Sixty-five-year-old Tom has since made a good recovery from the benign brain tumour that caused him to collapse and wanted to come in to see them as soon as he was well enough.
He said: "I wouldn’t be here now if it wasn’t for Helen and Linda – I really owe my life to them.
"If I had been somewhere else other than Asda that day I might not be here now. I just wanted to personally thank Helen and Linda. Their quick thinking saved me. It's a credit to the store and to Asda that they have staff who were able to do what they did."
Tom was in the store's car park when he suddenly went numb on one side of his body. Knowing something was seriously wrong he asked a fellow shopper to call 999 and run into the store – where his wife Sue, who's a nurse, was shopping – to get help.
Security section leader Helen, who's got 30 years' experience as a first aider, ran outside and, with the help of front-end colleague Linda, took Tom to the first aid room, where his condition began to worsen.
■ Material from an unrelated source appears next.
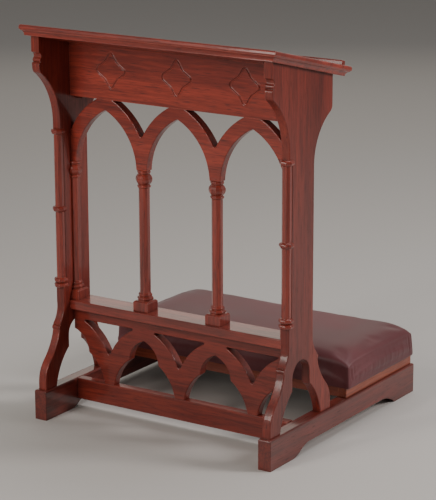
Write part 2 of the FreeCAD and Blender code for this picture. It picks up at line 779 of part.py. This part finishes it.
def main():
    os.makedirs("parts", exist_ok=True)
    corner = kneeler_corner_block()
    rear_corner = corner.mirror(vec(0, (KNEELER_FRONT + KNEELER_REAR) / 2, 0), vec(0, 1, 0))
    fasteners = {
        "ledge_pins": ledge_pins(),
        "desk_screws": desk_screws(),
        "column_dowels": column_dowels(),
        "wall_dowels": wall_dowels(),
        "panel_foot_dowels": panel_foot_dowels(),
        "kneeler_dowels": kneeler_dowels(),
        "kneeler_board_screws": board_screws(),
    }
    tools = [solid for solids in fasteners.values() for solid in solids]
    filling = cushion_form(COVER_T)
    pieces = wooden_pieces()
    pieces["kneeler_board"] = filling.common(box(-FAR, FAR, 0, FAR, 0, PLY_TOP))
    for name, piece in pieces.items():
        write(name, bored(piece, tools))
    sets = {
        "desk_cleats": both_sides([desk_cleat()]),
        "book_shelf_cleats": both_sides([book_shelf_cleat()]),
        "kneeler_corner_blocks": both_sides([corner, rear_corner]),
    }
    for name, solids in sets.items():
        write(name, group([bored(solid, tools) for solid in solids]))
    for name, solids in fasteners.items():
        write(name, group(solids))
    write("cushion_foam", filling.common(box(-FAR, FAR, 0, FAR, PLY_TOP, FAR)))
    write("cushion_cover", cushion_form(0).cut(filling))


main()
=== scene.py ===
"""Looks of a prie-dieu: red mahogany under satin lacquer, and a burgundy vinyl kneeling cushion."""
import math

import bmesh
import bpy
import numpy as np
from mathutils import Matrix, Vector


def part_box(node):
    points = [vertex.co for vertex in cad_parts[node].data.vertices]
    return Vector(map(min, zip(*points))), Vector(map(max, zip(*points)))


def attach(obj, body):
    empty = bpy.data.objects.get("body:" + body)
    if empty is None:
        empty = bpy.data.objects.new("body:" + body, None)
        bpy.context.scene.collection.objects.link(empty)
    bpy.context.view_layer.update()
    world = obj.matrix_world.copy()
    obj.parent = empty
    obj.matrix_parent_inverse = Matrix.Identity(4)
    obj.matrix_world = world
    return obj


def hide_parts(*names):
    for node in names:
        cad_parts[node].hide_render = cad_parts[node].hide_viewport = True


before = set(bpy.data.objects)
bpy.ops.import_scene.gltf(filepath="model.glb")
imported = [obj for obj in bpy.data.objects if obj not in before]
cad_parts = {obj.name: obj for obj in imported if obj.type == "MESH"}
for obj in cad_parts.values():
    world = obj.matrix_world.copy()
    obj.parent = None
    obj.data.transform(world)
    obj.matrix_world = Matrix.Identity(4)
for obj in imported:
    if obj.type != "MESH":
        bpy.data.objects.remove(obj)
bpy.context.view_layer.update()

# ---------------------------------------------------------------- places, in metres, from the frame
MM = 0.001
cover_low, cover_high = (Vector(corner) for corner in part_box("cushion_cover"))

# ---------------------------------------------------------------- camera and studio
# Bearings are in degrees: azimuth to the right of the front, elevation above the level.
CAMERA_AZIMUTH = 33.33
CAMERA_ELEVATION = 14.97
CAMERA_ROLL = -0.17
CAMERA_DISTANCE = 4.5376
CAMERA_LENS = 152.49
CAMERA_SENSOR = 36.0
CAMERA_AIM = Vector((0.04654, -0.10472, 0.38948))
LIGHT_AIM = Vector((0, 0, 0.45))
FLOOR_SIZE = 30              # metres
FLOOR_COLOUR = (0.50, 0.48, 0.46, 1)
FLOOR_ROUGHNESS = 0.7
SKY_COLOUR = (0.90, 0.87, 0.83, 1)
SKY_STRENGTH = 0.22


def direction(azimuth, elevation):
    """Unit vector from the object towards a place at the given bearing."""
    a = math.radians(azimuth)
    e = math.radians(elevation)
    return Vector((math.sin(a) * math.cos(e), -math.cos(a) * math.cos(e), math.sin(e)))


def place_facing(thing, aim, azimuth, elevation, distance):
    """Stand a camera or a light at a bearing and turn it to its aim."""
    back = direction(azimuth, elevation)
    thing.location = aim + back * distance
    thing.rotation_euler = (-back).to_track_quat("-Z", "Y").to_euler()


def make_camera():
    """A long lens to the right of the front, looking down a little."""
    data = bpy.data.cameras.new("camera")
    data.lens = CAMERA_LENS
    data.sensor_width = CAMERA_SENSOR
    camera = bpy.data.objects.new("camera", data)
    bpy.context.collection.objects.link(camera)
    place_facing(camera, CAMERA_AIM, CAMERA_AZIMUTH, CAMERA_ELEVATION, CAMERA_DISTANCE)
    camera.rotation_euler.rotate_axis("Z", math.radians(CAMERA_ROLL))
    bpy.context.scene.camera = camera


def area_light(name, azimuth, elevation, distance, width, height, watts, colour=(1, 1, 1)):
    """A rectangular soft light that stands at a bearing, its distance and sides in metres."""
    data = bpy.data.lights.new(name, "AREA")
    data.shape = "RECTANGLE"
    data.size = width
    data.size_y = height
    data.energy = watts
    data.color = colour
    light = bpy.data.objects.new(name, data)
    bpy.context.collection.objects.link(light)
    place_facing(light, LIGHT_AIM, azimuth, elevation, distance)


def make_studio():
    """A pale floor, an even sky, and soft lights from the front, the right and behind."""
    world = bpy.data.worlds.new("studio")
    world.use_nodes = True
    background = world.node_tree.nodes["Background"]
    background.inputs["Color"].default_value = SKY_COLOUR
    background.inputs["Strength"].default_value = SKY_STRENGTH
    bpy.context.scene.world = world
    area_light("key", -12, 21, 3.4, 1.7, 1.2, 60, (1.0, 0.95, 0.88))
    area_light("spark", -16, 38, 3.2, 0.22, 0.22, 12, (1.0, 0.96, 0.90))
    area_light("side", 113, 26, 3.4, 0.7, 1.3, 76, (1.0, 0.95, 0.93))
    area_light("above", 150, 70, 3.2, 1.8, 1.8, 40)
    area_light("low_behind", 213, 17, 4.6, 4.0, 1.3, 13, (1.0, 0.92, 0.80))
    bpy.ops.mesh.primitive_plane_add(size=FLOOR_SIZE)
    floor = bpy.context.object
    floor.name = "floor"
    material, _, shader = new_material("studio_floor")
    shader.inputs["Base Color"].default_value = FLOOR_COLOUR
    shader.inputs["Roughness"].default_value = FLOOR_ROUGHNESS
    floor.data.materials.append(material)


# ---------------------------------------------------------------- building nodes
def feed(tree, socket, value):
    """Fill an input with a plain value, or link another node's output to it."""
    if isinstance(value, bpy.types.NodeSocket):
        tree.links.new(value, socket)
    else:
        socket.default_value = value


def feed_by_name(tree, node, inputs):
    """Fill inputs given by keyword, where an underscore stands for a space."""
    for label, value in inputs.items():
        feed(tree, node.inputs[label.replace("_", " ")], value)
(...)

Helen said: “All of a sudden he gasped and then the colour began to drain from his face and it went really a horrible grey colour and he stopped breathing. That's when I started to do mouth-to-mouth and CPR. I was on autopilot.
"Suddenly after about 45 minutes he just started breathing again. I couldn't believe it. I really thought we'd lost him, but I wasn't going to give up.
"I was absolutely shattered afterwards and my arms ached but, after Tom was taken to hospital by ambulance by the the paramedics, I went back to work."
Helen praised Linda for staying calm and keeping in contact with the ambulance service while relaying information to Tom's family.
Tom, who's had surgery on the tumour, remembers nothing of his ordeal. He said: "All I can remember is waking up in hospital with my family around me."
Helen, who's worked at the store for 19 years, said seeing Tom in the store again "'was the best feeling".
She said: "To see a guy who you thought wouldn't survive standing in front of you after working on him for so long is simply amazing. It's probably the best thing to have happened to me apart from my daughter being born."
Linda said: "It was just amazing seeing him back in the store. It was just brilliant. Both me and Helen had a cry."